Required work - Only the number is wanted: count the lines in the data with "handed" in them.

──────── Information provided ────────

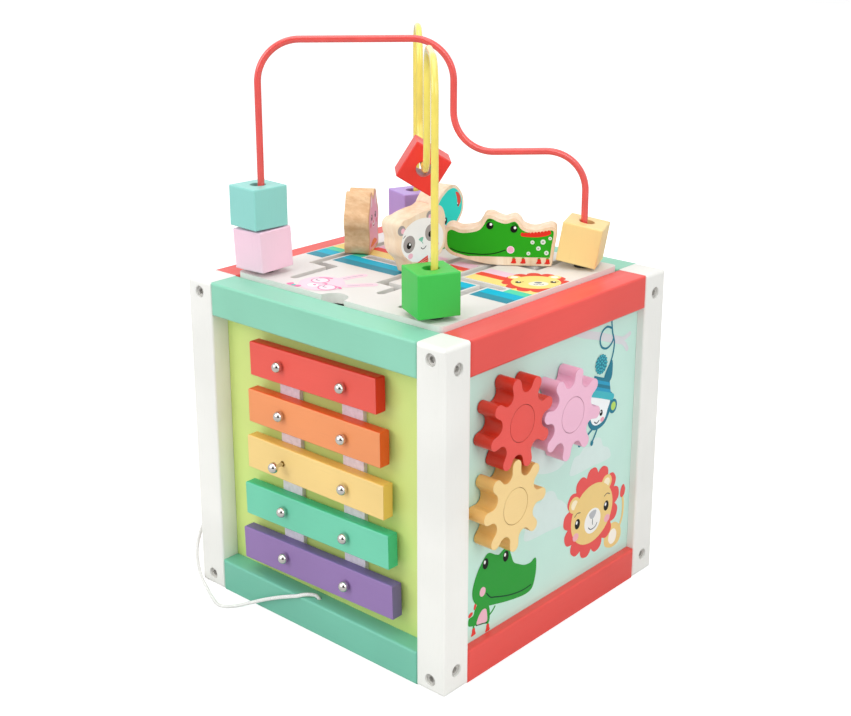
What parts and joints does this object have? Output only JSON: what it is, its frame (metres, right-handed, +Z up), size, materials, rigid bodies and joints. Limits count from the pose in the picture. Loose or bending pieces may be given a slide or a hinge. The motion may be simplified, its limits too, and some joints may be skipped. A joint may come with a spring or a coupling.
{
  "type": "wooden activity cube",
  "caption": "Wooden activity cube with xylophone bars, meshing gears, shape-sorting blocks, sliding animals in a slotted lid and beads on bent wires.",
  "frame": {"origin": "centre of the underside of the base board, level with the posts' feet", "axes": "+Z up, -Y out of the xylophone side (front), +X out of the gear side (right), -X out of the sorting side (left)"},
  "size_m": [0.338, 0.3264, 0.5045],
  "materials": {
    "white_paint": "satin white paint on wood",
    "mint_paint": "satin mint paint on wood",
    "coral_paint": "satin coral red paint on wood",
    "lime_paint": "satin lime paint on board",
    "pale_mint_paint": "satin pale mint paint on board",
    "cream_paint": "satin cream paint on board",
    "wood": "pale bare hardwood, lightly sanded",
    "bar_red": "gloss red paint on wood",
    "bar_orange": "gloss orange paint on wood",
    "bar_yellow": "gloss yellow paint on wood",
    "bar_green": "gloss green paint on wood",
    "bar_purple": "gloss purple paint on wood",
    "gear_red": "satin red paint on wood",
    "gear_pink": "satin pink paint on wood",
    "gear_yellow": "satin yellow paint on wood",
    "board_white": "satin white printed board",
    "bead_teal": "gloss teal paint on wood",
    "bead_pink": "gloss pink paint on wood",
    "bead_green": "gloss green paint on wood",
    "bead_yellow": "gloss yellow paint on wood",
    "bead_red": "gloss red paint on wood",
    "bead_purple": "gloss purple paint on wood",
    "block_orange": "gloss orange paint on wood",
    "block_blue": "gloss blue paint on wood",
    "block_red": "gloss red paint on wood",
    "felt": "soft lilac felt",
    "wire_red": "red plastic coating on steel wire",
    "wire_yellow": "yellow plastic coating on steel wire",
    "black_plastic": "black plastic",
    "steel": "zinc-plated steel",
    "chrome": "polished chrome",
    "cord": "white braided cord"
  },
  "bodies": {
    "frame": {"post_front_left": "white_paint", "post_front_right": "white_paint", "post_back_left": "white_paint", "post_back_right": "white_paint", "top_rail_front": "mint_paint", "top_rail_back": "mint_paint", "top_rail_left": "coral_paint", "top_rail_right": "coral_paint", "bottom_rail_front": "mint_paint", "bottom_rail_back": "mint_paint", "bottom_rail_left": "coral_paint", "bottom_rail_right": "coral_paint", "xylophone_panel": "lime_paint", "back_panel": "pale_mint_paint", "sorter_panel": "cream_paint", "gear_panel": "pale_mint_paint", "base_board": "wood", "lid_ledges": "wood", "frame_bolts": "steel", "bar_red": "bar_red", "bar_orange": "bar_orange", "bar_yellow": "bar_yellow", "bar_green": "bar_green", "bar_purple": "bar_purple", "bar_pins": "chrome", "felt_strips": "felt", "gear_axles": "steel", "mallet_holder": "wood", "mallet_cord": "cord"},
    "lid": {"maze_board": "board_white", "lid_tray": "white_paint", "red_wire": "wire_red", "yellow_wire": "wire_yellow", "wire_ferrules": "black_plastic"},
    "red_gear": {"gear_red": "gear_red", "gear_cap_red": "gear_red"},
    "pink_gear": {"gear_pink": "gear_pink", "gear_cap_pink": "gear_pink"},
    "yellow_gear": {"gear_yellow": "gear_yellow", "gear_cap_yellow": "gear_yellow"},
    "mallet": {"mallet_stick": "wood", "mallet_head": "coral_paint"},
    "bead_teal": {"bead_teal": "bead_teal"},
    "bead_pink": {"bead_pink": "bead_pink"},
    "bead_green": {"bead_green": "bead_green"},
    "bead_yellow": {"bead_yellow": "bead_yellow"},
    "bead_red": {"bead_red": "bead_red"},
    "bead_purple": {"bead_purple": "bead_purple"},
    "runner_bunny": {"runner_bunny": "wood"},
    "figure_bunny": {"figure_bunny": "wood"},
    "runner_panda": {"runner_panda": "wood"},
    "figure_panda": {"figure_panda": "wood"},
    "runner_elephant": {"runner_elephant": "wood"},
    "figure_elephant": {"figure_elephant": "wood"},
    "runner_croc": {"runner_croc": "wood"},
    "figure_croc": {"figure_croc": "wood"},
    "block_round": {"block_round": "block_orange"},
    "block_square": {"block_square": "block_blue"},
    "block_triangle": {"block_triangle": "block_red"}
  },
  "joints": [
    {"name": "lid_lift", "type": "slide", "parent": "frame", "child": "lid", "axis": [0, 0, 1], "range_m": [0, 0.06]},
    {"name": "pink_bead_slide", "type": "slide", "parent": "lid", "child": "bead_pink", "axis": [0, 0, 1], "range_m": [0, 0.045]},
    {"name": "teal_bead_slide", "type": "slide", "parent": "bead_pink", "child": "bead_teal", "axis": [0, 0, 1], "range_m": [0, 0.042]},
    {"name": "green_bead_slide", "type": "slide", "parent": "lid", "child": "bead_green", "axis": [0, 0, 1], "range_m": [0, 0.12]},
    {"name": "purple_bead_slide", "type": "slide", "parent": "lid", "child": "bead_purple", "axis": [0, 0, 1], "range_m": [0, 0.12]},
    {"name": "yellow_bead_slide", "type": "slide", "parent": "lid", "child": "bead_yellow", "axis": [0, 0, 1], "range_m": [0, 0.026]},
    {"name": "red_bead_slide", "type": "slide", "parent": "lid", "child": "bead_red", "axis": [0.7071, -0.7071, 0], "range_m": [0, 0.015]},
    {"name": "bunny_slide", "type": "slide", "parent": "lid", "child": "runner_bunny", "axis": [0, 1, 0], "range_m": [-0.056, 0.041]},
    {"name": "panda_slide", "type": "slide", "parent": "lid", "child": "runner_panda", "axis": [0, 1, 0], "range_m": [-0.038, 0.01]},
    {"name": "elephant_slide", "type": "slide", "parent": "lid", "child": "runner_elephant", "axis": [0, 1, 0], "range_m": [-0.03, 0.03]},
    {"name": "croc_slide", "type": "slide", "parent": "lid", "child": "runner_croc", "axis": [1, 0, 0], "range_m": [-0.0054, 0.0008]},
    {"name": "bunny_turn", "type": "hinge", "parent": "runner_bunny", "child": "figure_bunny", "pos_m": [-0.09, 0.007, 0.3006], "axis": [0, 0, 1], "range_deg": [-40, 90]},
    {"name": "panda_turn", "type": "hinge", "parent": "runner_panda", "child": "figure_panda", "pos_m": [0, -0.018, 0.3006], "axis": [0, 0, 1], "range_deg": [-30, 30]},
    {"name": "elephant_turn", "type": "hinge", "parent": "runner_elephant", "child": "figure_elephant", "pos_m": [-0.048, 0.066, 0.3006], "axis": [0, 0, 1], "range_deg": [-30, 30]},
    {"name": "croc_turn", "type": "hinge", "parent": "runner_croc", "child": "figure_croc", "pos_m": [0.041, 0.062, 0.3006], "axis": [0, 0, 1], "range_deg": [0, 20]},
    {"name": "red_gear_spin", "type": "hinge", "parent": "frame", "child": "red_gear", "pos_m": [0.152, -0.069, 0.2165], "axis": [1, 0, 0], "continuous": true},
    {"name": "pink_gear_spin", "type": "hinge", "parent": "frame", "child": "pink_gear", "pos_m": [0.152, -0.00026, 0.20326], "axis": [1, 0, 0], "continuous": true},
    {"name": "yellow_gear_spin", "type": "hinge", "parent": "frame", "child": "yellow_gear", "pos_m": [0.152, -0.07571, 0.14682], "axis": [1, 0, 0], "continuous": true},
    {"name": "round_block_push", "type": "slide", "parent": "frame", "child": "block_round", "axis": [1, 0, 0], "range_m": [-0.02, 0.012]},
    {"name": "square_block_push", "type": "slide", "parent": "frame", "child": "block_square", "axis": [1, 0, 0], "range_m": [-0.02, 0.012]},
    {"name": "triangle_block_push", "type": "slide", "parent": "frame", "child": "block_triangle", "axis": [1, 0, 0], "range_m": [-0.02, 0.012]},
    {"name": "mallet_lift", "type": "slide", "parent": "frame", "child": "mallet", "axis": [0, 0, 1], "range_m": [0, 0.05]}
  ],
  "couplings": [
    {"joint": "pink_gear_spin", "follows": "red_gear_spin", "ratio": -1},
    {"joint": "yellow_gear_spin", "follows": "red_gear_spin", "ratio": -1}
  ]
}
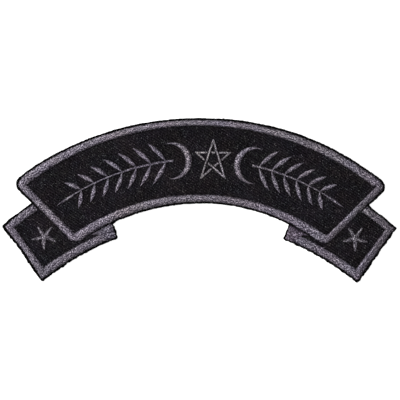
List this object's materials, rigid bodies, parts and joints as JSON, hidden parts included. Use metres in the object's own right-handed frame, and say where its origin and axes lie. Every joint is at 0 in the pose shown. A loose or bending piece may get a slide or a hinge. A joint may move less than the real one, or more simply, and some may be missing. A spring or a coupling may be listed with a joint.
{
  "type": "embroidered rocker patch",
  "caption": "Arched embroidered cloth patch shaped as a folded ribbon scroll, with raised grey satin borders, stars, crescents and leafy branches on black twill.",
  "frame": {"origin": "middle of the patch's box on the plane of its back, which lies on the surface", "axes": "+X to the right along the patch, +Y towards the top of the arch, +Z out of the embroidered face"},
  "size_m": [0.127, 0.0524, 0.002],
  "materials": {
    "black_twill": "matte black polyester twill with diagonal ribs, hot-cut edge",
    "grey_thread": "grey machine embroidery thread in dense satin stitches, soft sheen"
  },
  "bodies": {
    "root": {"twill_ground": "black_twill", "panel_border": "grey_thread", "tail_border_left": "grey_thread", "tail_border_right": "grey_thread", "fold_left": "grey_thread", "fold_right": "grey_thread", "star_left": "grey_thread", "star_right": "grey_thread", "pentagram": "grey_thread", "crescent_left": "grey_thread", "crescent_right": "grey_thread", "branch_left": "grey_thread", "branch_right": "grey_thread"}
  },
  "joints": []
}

────────

Result below - 2